> **Instructions to follow**
Nothing may be dropped or altered: reproduce all the data.

> **Supplied information**
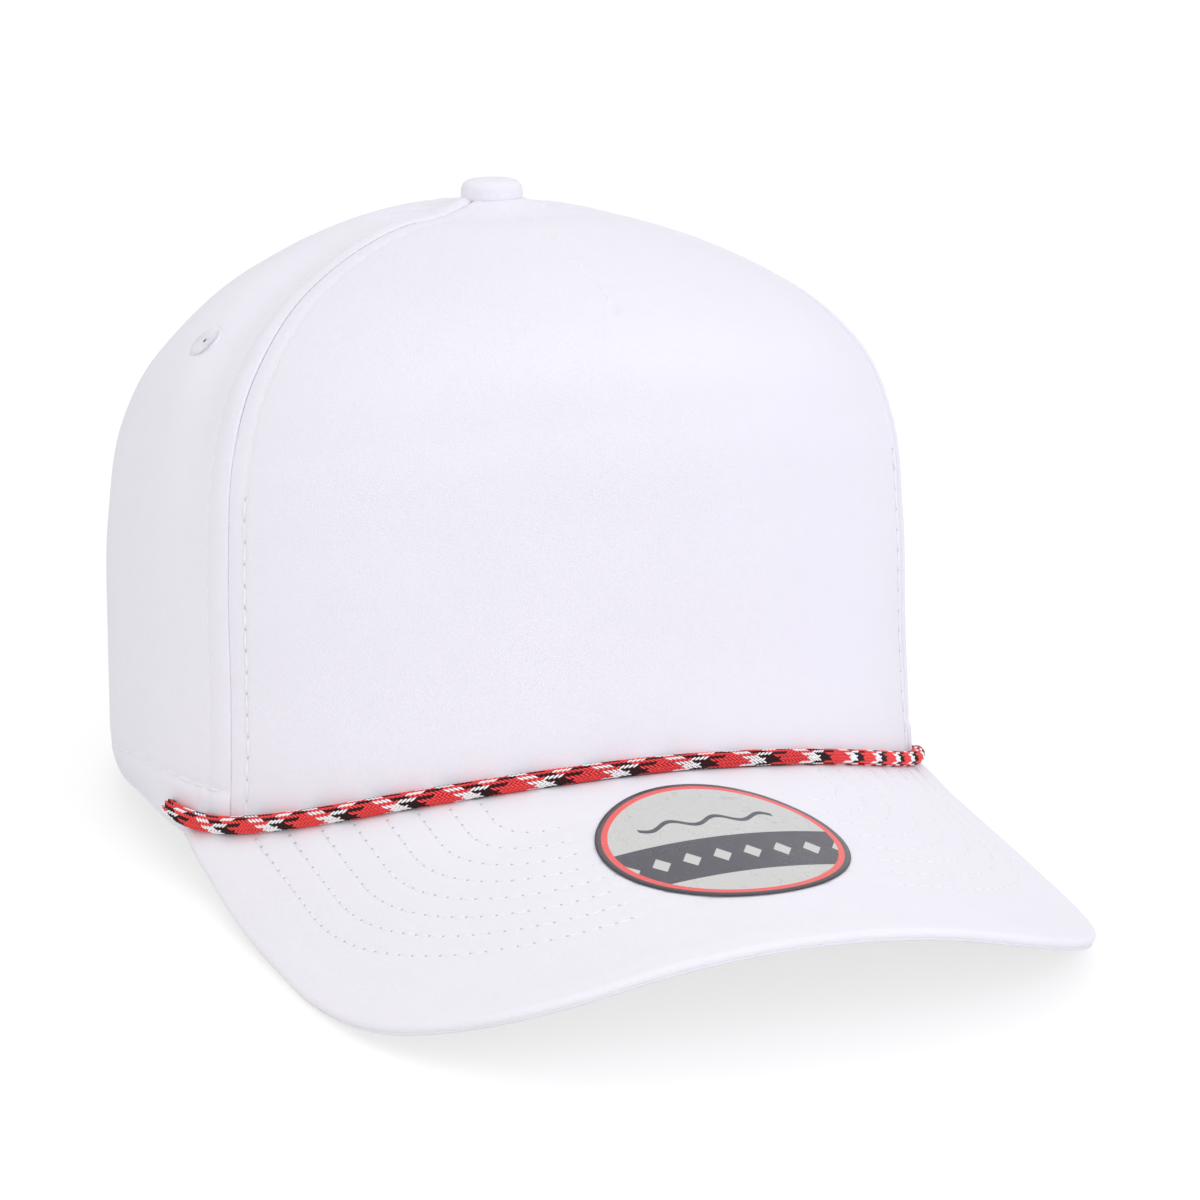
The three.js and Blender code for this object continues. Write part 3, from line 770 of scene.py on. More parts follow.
class Finish:
    """One material with its own shader, and short calls for the nodes that feed it."""

    def __init__(self, name, roughness, **shader_values):
        self.material = bpy.data.materials.new(name)
        self.material.use_nodes = True
        self.tree = self.material.node_tree
        self.shader = next(node for node in self.tree.nodes if node.type == "BSDF_PRINCIPLED")
        self.shader.inputs["Roughness"].default_value = roughness
        for socket, value in shader_values.items():
            self.shader.inputs[socket.replace("_", " ")].default_value = value
        self.place = self.tree.nodes.new("ShaderNodeTexCoord").outputs["Object"]

    def flat_map(self):
        node = self.tree.nodes.new("ShaderNodeUVMap")
        node.uv_map = "flat"
        return node.outputs["UV"]

    def dye(self):
        node = self.tree.nodes.new("ShaderNodeAttribute")
        node.attribute_name = "dye"
        return node.outputs["Fac"]

    def group(self, tree, output, **inputs):
        node = self.tree.nodes.new("ShaderNodeGroup")
        node.node_tree = tree
        for name, value in inputs.items():
            feed(self.tree, node.inputs[name.replace("_", " ")], value)
        return node.outputs[output]

    def uneven(self, scale, low=0.0, high=1.0):
        """Soft unevenness between two values, as a socket."""
        return self.group(UNEVEN, "Value", Place=self.place, Scale=scale, Low=low, High=high)

    def colour(self, value):
        feed(self.tree, self.shader.inputs["Base Color"], value)

    def roughness(self, value):
        feed(self.tree, self.shader.inputs["Roughness"], value)

    def relief(self, height, distance, strength=1.0):
        node = self.tree.nodes.new("ShaderNodeBump")
        node.inputs["Distance"].default_value = distance
        node.inputs["Strength"].default_value = strength
        feed(self.tree, node.inputs["Height"], height)
        self.tree.links.new(node.outputs[0], self.shader.inputs["Normal"])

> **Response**
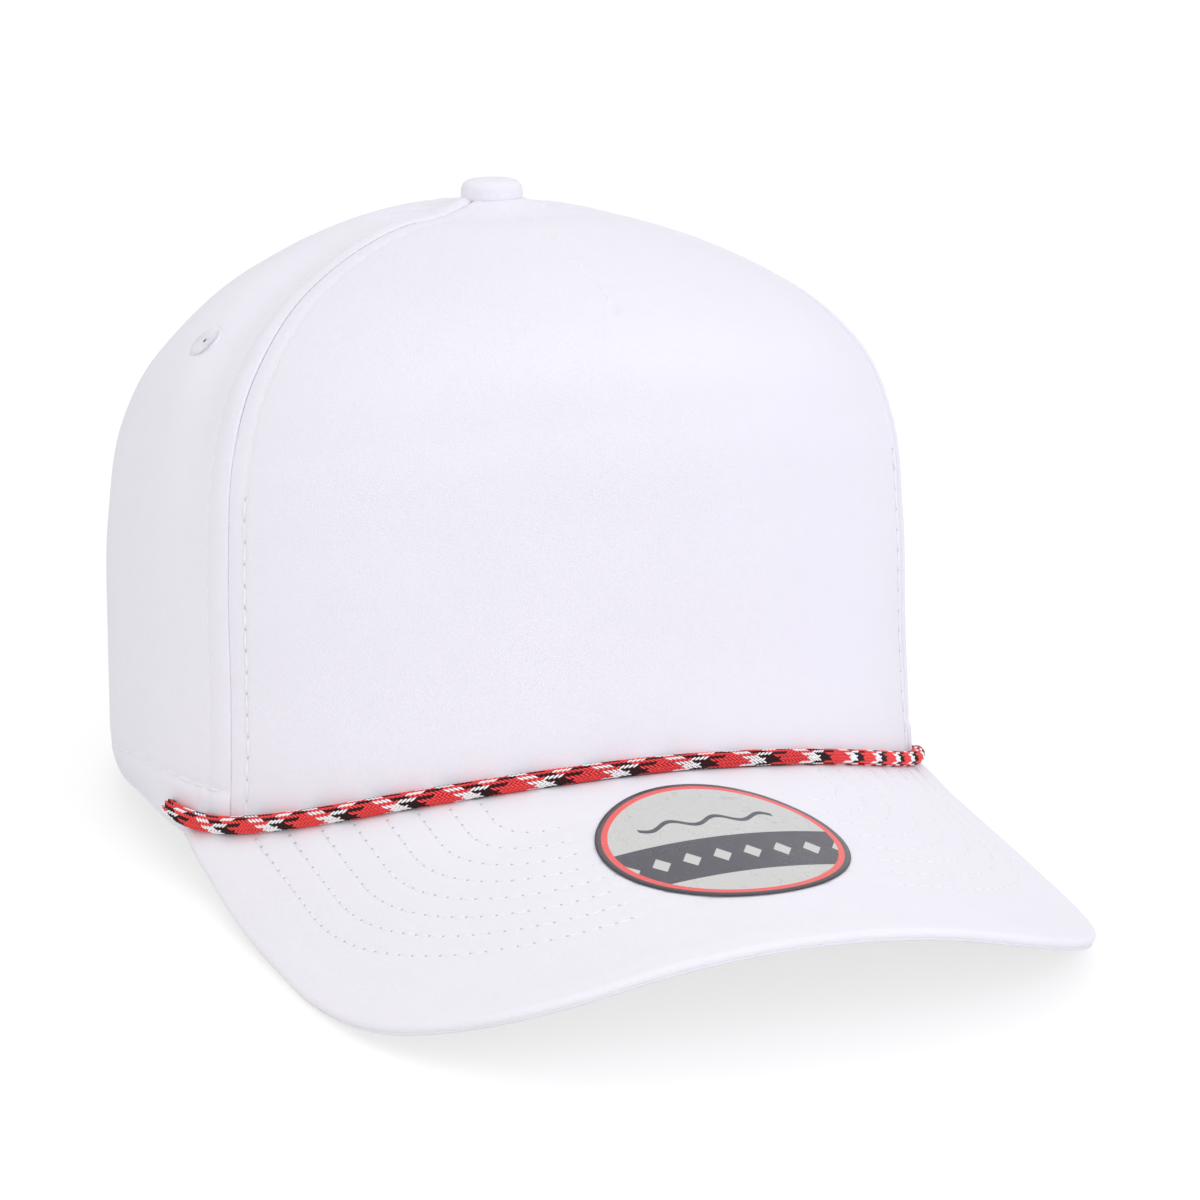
The three.js and Blender code for this object continues. Write part 3, from line 770 of scene.py on. More parts follow.
class Finish:
    """One material with its own shader, and short calls for the nodes that feed it."""

    def __init__(self, name, roughness, **shader_values):
        self.material = bpy.data.materials.new(name)
        self.material.use_nodes = True
        self.tree = self.material.node_tree
        self.shader = next(node for node in self.tree.nodes if node.type == "BSDF_PRINCIPLED")
        self.shader.inputs["Roughness"].default_value = roughness
        for socket, value in shader_values.items():
            self.shader.inputs[socket.replace("_", " ")].default_value = value
        self.place = self.tree.nodes.new("ShaderNodeTexCoord").outputs["Object"]

    def flat_map(self):
        node = self.tree.nodes.new("ShaderNodeUVMap")
        node.uv_map = "flat"
        return node.outputs["UV"]

    def dye(self):
        node = self.tree.nodes.new("ShaderNodeAttribute")
        node.attribute_name = "dye"
        return node.outputs["Fac"]

    def group(self, tree, output, **inputs):
        node = self.tree.nodes.new("ShaderNodeGroup")
        node.node_tree = tree
        for name, value in inputs.items():
            feed(self.tree, node.inputs[name.replace("_", " ")], value)
        return node.outputs[output]

    def uneven(self, scale, low=0.0, high=1.0):
        """Soft unevenness between two values, as a socket."""
        return self.group(UNEVEN, "Value", Place=self.place, Scale=scale, Low=low, High=high)

    def colour(self, value):
        feed(self.tree, self.shader.inputs["Base Color"], value)

    def roughness(self, value):
        feed(self.tree, self.shader.inputs["Roughness"], value)

    def relief(self, height, distance, strength=1.0):
        node = self.tree.nodes.new("ShaderNodeBump")
        node.inputs["Distance"].default_value = distance
        node.inputs["Strength"].default_value = strength
        feed(self.tree, node.inputs["Height"], height)
        self.tree.links.new(node.outputs[0], self.shader.inputs["Normal"])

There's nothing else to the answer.